The thought came to me without warning. I felt this urge to make a mockery of how people were living their lives or enjoying their time. At least I had something to say at the moment on the social media. That’s what it was made for after all. It feels good that I have control over people’s lives. So much that I block the lives of those I live with — to use them. So much that I can twist their hands, pull hairs, control their thoughts, wipe off their talent, their knowledge just by making a mockery.
What I can’t do is to help someone in the time of need if it doesn’t buy me some praise. I have loudspeakers around me who are just worried about why God has given them their lives or why they are acting without their permission. So, you will be taken to a rehab centre. Don’t ask me why? It’s your need not mine, my concern.
I am horrible to the hilt. I know I have more of the things to be laughed at than others but that’s how I am.
You have no idea who I am. I know when I holler at someone unleashing the torrent of abuse on the whim I think she will cringe. I know why she needs the pin-drop silence and never trusts anyone around. I know that everyone knows that she is treated like shit and is still alive. That’s how I try my best to make them see her worth. She will fight for her worth because everyone who heard his hollering snd can mistreat her. I make it more convenient than a dollop of ice cream. I think it’s convenient to rob her identity, her honour and rights and make her feel unworthy. No, I am not perfect. I am the worst. My only goodness is fault-finding. That’s how I am good. I know whatever I accuse of my targets, I possess that ten times more. That’s what I embody so I just make use of her reactions.
Sometimes I haul my daughter over coals. Whenever I claw at someone to the point of bleeding, remind them how bad or unworthy they are, a little smaller, a little less, I find this sense of control…that I don’t have over myself. I read fathers rape and abuse. Some fathers just facilitate abuse to happen. During wedding ceremonies, a few aunts and sister/daughters-in-laws squeal, whinge and quarrel but that’s another story, I share my stories – my kind of stories. Impersonate or troll and this is all, my social media. Most fathers indulge in this. I was truly worried who relishes whose comments. Some are just at the end of their wits. Maybe it’s kind of superiority, respect, intellect or self-worth or just a little bum-shake. That’s how I want my surroundings. Are you glad that everyone is not the same?
Many people don’t even know the way I abuse. I set my car AC to the full to see her mother fall sick even when she keeps requesting to turn it down. She is sitting in the car that she hadn’t made the full payment. I am the monster alive. Deceitful, know different ways to abuse. I never thought it might ever change. I put her down during illness.

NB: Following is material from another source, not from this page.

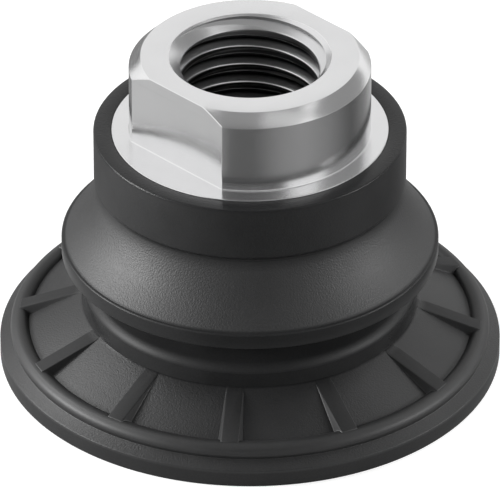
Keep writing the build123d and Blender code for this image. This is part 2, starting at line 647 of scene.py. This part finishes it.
def rubberMaterial():
    # the mould is polished at the folds and ribs, and eroded on the bell and the membrane
    look, size = rubberLook, cupSizes
    material, board = newMaterial("mouldedRubber")
    place, x, y, z = board.places()
    radius = (x * x + y * y) ** 0.5 / mm
    height = z / mm
    width, rise = membraneSlope()
    aside, above = radius - size["beadRadius"], height - size["beadHeight"]
    # lift is the height above the membrane, and fromBead the distance to the middle of the bead
    measures = {
        "radius": radius,
        "height": height,
        "lift": height - size["lipEdge"] - (size["lipRadius"] - radius) * (rise / width),
        "fromBead": (aside * aside + above * above) ** 0.5,
    }
    zones = {
        name: prod(measures[measure].ramp(start, full) for measure, start, full in fades)
        for name, fades in look["zones"].items()
    }

    def together(shares):
        return sum(zones[name] * share for name, share in shares.items()).least(1.0)

    least = look["leastDepth"]
    depth = together(look["grainDepth"]) * (1 - least) + least
    grain = board.noise(place, look["grainScale"], 1.0)
    cells = board.add("ShaderNodeTexVoronoi", None, {"Vector": place, "Scale": look["grainScale"]})
    patches = board.noise(place, look["patchScale"], 2.0)
    leather = (grain * look["pebbles"] - cells * look["cracks"] - look["middle"]) * depth
    bump = board.bump(look["grainHeight"], leather)
    film = (patches + grain).ramp(*look["bloomFade"])
    colour = board.blend(film, look["colour"], look["bloom"])

    def rubber(kind, roughness):
        sockets = {
            "Base Color": colour,
            "Roughness": roughness + (patches - 0.5) * look["patchRoughness"],
            "Specular IOR Level": look[kind]["specular"],
            "Normal": bump,
        }
        return board.add("ShaderNodeBsdfPrincipled", None, sockets)

    polish = look["polished"]["roughness"]
    zoned = sum(zones[name] * (own - polish) for name, own in look["roughness"].items())
    polished = rubber("polished", polish + zoned)
    dull = look["eroded"]["roughness"] + (grain - 0.5) * look["grainRoughness"]
    eroded = rubber("eroded", dull)
    sockets = {0: together(look["erosion"]), 1: polished, 2: eroded}
    skin = board.add("ShaderNodeMixShader", None, sockets)
    board.add("ShaderNodeOutputMaterial", None, {0: skin})
    return material


metalLook = {
    "colour": (0.82, 0.82, 0.825),
    "spots": (0.88, 0.88, 0.885),
    "spotScale": 420,
    "root": (0.04, 0.04, 0.041),  # painted shade: this dark grey darkens the bottom of the thread, standing in for the shade deep in the bore
    # share of this dark grey in the whole bore, and what roots, crests and lines on crests add; the
    # darkening is painted shade
    "boreShading": {"bore": 0.1, "roots": 0.85, "crests": 0.3, "lines": 0.5},
    "lineFade": (0.6, 0.4),
    "roughness": 0.22,
    "boreRoughness": 0.08,  # these three are added
    "flatRoughness": -0.02,
    "markRoughness": 0.1,
    "turnedScale": 9000,
    "milledScale": 5400,
    "boredScale": 4950,
    "milledStretch": 0.04,  # of the marks along a flat
    "markHeight": 0.0006,
    "boreMarks": 9,  # times this height is added in the bore
    # radii and heights where the zones of the finish end
    "boreRadius": 6.69,
    "rootRadii": (6.25, 6.5),
    "crestRadius": 5.77,
    "threadTop": 27.5,  # just below the chamfer of the mouth
    "flatDistance": 8.49,  # from the axis
    "flatLow": 21.7,
}


def metalMaterial():
    # turned marks run round the axis, and milled ones along the flats; the bore is darkened with
    # painted shade, deepest at the roots of the thread
    look = metalLook
    material, board = newMaterial("turnedAluminium")
    place, x, y, z = board.places()
    radius = (x * x + y * y) ** 0.5
    square = facing(connectorSizes["flatsTurn"])
    outward, across = x * square.x + y * square.y, x * square.y - y * square.x
    inThread = z < look["threadTop"] * mm
    inBore = radius < look["boreRadius"] * mm
    inRoot = radius.ramp(*(limit * mm for limit in look["rootRadii"])) * inThread
    onCrest = inThread * (radius < look["crestRadius"] * mm)
    fromFlat = outward * outward > (look["flatDistance"] * mm) ** 2
    onFlat = fromFlat * (z > look["flatLow"] * mm)

    rings = board.add("ShaderNodeCombineXYZ", None, {0: radius, 1: z})
    strokes = board.add("ShaderNodeCombineXYZ", None, {0: across * look["milledStretch"], 1: z})
    turned = board.noise(rings, look["turnedScale"], 3.0)
    milled = board.noise(strokes, look["milledScale"], 3.0)
    bored = board.noise(rings, look["boredScale"], 1.0)
    marks = turned * (1 - onFlat) + milled * onFlat

    # painted shade: the bore, the roots of the thread and the crests with their fine lines are
    # darkened towards the dark grey
    boreShading = look["boreShading"]
    crestShade = onCrest * (boreShading["crests"] + bored.ramp(*look["lineFade"]) * boreShading["lines"])
    boreShade = inBore * (boreShading["bore"] + inRoot * boreShading["roots"] + crestShade)
    colour = board.blend(board.noise(place, look["spotScale"], 4.0), look["colour"], look["spots"])
    added = inBore * look["boreRoughness"] + onFlat * look["flatRoughness"]
    sockets = {
        "Base Color": board.blend(boreShade, colour, look["root"]),
        "Metallic": 1.0,
        "Roughness": look["roughness"] + added + (marks - 0.5) * look["markRoughness"],
        "Normal": board.bump(look["markHeight"], marks * (1 + inBore * look["boreMarks"])),
    }
    shader = board.add("ShaderNodeBsdfPrincipled", None, sockets)
    board.add("ShaderNodeOutputMaterial", None, {0: shader})
    return material


def dress(piece, material, node):
    piece.data.materials.clear()
    piece.data.materials.append(material)
    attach(piece, "root")
    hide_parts(node)


cup = addCup()
dress(cup, rubberMaterial(), "bellows_cup")
print("bellows cup moulded:", len(cup.data.polygons), "faces")

connector = addConnector()
dress(connector, metalMaterial(), "threaded_connector")
print("connector turned, milled and threaded:", len(connector.data.polygons), "faces")


studio = {
    # place, size and power
    "lamps": {
        "leftLamp": ((-560, -49, 152), (340, 150), 3.9),
        "leftBackLamp": ((-409, 174, 385), (260, 260), 1.5),
        "rightLamp": ((557, -60, 152), (300, 150), 1.65),
        "rightBackLamp": ((385, 222, 385), (260, 260), 1.2),
    },
    "lampAim": (0, 0, 12),
    # place, size, turn and shade of grey
    "cards": {
        "frontCard": ((-115, -260, 400), (370, 260), (0, 0, 0), 0.28),
        "sideCard": ((205, -250, 400), (260, 280), (0, 0, 0), 0.6),
        "ceilingCard": ((55, 110, 390), (390, 480), (0, 0, 0), 0.3),
        "rightCard": ((427, 127, 288), (355, 580), (0, 59, 16), 0.27),
        "lensCard": ((0, -415, 280), (560, 300), (56, 0, 0), 0.06),
        "leftCard": ((-265, 424, 40), (130, 130), (90, 0, 32), 0.15),
        "backCard": ((0, 520, 350), (900, 420), (-58, 0, 0), 0.85),
    },
    "mat": {"inner": 26, "outer": 420, "height": 0.5, "segments": 96},
    # share of the turn round the mat, from -X by -Y, +X and +Y, and the shade of grey there
    "matShades": [
        (0.0, 0.56), (0.15, 0.45), (0.2, 0.1), (0.26, 0.1), (0.32, 0.22), (0.38, 0.27),
        (0.45, 0.2), (0.53, 0.08), (0.6, 0.22), (0.66, 0.48), (0.72, 0.55), (0.8, 0.22),
        (0.9, 0.22), (0.96, 0.5), (1.0, 0.56),
    ],
    "ambient": 0.25,  # of the white world, for everything but direct sight of it
    "floorSize": 8000,
    "floorColour": (0.5, 0.5, 0.5, 1),
    "floorGlow": 0.75,  # of the paper, on top of the light that falls on it
    "floorMirrored": 0.4,  # the same, as the metal and rubber mirror it
    "floorDark": 20.5,  # radius in the cup where the paper doesn't glow
}


# the lamps light the rubber and the paper; the metal only mirrors the room and its cards
litByLamps = bpy.data.collections.new("litByLamps")


def addLamp(name, place, size, power):
    place, aim = Vector(place) * mm, Vector(studio["lampAim"]) * mm
    bpy.ops.object.light_add(type="AREA", location=place)
    lamp = bpy.context.object
    lamp.name = name
    lamp.rotation_euler = (aim - place).to_track_quat("-Z", "Y").to_euler()
    lamp.data.shape = "RECTANGLE"
    lamp.data.size, lamp.data.size_y = (side * mm for side in size)
    lamp.data.energy = power
    lamp.light_linking.receiver_collection = litByLamps


def brightest(board, byCamera, byMirror):
    # how bright the background is for the camera, and for a mirror or glass; 0 for other rays
    camera = board.add("ShaderNodeLightPath")
    glossy, glass = camera.also("Is Glossy Ray"), camera.also("Is Transmission Ray")
    return (camera * byCamera).most(glossy.most(glass) * byMirror)


def addFloor():
    bpy.ops.object.select_all(action="DESELECT")
    bpy.ops.mesh.primitive_plane_add(size=studio["floorSize"] * mm, location=(0, 0, 0))
    floor = bpy.context.object
    floor.name = "studioFloor"
    material, board = newMaterial("palePaper")
    paper = board.add("ShaderNodeBsdfDiffuse", None, {"Color": studio["floorColour"]})
    place = board.add("ShaderNodeTexCoord", output=3)
    fromAxis = board.add("ShaderNodeVectorMath", {"operation": "LENGTH"}, {0: place}, output=1)
    outside = fromAxis > studio["floorDark"] * mm
    strength = outside * brightest(board, studio["floorGlow"], studio["floorMirrored"])
    glow = board.add("ShaderNodeEmission", None, {"Color": (1, 1, 1, 1), "Strength": strength})
    shader = board.add("ShaderNodeAddShader", None, {0: paper, 1: glow})
    board.add("ShaderNodeOutputMaterial", None, {0: shader})
    floor.data.materials.append(material)
    return floor


def addWorld():
    world = bpy.data.worlds.new("whiteStudio")
    world.use_nodes = True
    world.node_tree.nodes.clear()
    bpy.context.scene.world = world
    board = Board(world.node_tree)
    strength = studio["ambient"] + brightest(board, 1.0, 1.0) * (1 - studio["ambient"])
    sockets = {"Color": (1, 1, 1, 1), "Strength": strength}
    shader = board.add("ShaderNodeBackground", None, sockets)
    board.add("ShaderNodeOutputWorld", None, {0: shader})


def onlyForReflections(sheet, material, board, shade):
    # a card glows in its shade of grey, and shows in reflections only
    glow = board.add("ShaderNodeEmission", None, {"Color": shade, "Strength": 1.0})
    board.add("ShaderNodeOutputMaterial", None, {0: glow})
    sheet.data.materials.append(material)
    sheet.visible_camera = False
    sheet.visible_diffuse = False
    sheet.visible_shadow = False


def addCard(name, place, size, turn, shade):
    bpy.ops.object.select_all(action="DESELECT")
    bpy.ops.mesh.primitive_plane_add(size=1, location=Vector(place) * mm)
    sheet = bpy.context.object
    sheet.name = name
    sheet.scale = (size[0] * mm, size[1] * mm, 1)
    sheet.rotation_euler = [radians(part) for part in turn]
    material, board = newMaterial(name + "Grey")
    onlyForReflections(sheet, material, board, (shade, shade, shade, 1))


def addMat():
    # a graded mat on the floor round the part, which the hub mirrors
    mat = studio["mat"]
    bpy.ops.object.select_all(action="DESELECT")
    bpy.ops.mesh.primitive_circle_add(
        vertices=mat["segments"], radius=mat["outer"] * mm, location=(0, 0, mat["height"] * mm)
    )
    sheet = bpy.context.object
    sheet.name = "gradedMat"
    startEditing(sheet)
    bpy.ops.mesh.select_all(action="SELECT")
    bpy.ops.mesh.extrude_edges_move()
    inward = mat["inner"] / mat["outer"]
    bpy.ops.transform.resize(value=(inward, inward, 1))
    stopEditing()
    material, board = newMaterial("gradedCard")
    place = board.add("ShaderNodeTexCoord", output=3)
    share = board.add("ShaderNodeTexGradient", {"gradient_type": "RADIAL"}, {0: place})
    shade = board.add("ShaderNodeValToRGB", {"stops": studio["matShades"]}, {0: share})
    onlyForReflections(sheet, material, board, shade)


floor = addFloor()
addWorld()
for name, lamp in studio["lamps"].items():
    addLamp(name, *lamp)
for name, card in studio["cards"].items():
    addCard(name, *card)
addMat()
for lit in (cup, floor):
    litByLamps.objects.link(lit)
bpy.context.scene.view_settings.view_transform = "Standard"
print("studio lit")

Have you seen some of those women who apprise you of the poor state of the abuser? She retched several times that day.
But I told her that she can’t object the stink bomb and put her on the phone to make her hear what stink bombs are. There was nothing to respond to the filth born. So whatever I wrote, sitting alone, I meditated and offered this murk to her. Even if I can’t protect, I pick something from hither and thither for my usual dramas.
And I know these women who call women the childbearing sofas, an object to be used. I know the burlesque women that lack common courtesy, her stench. My mom was strange. A bit too humble to tolerate her in the hospital. But you see, that’s who they are — sort of making others feel unworthy.
You have got to know the blood bath road shows. After all she is not my daughter so I live with superiority than respect. Flesh is all I am. Money is all I seek. My claws exude the sense of control.
You know my kinda people who are concerned with childbearing sofas and the kind of relationship we keep in our discotheque. We are awestruck that there is a world different than ours, that exists. The two worlds mingled together, everywhere.
And I never thought it can ever change.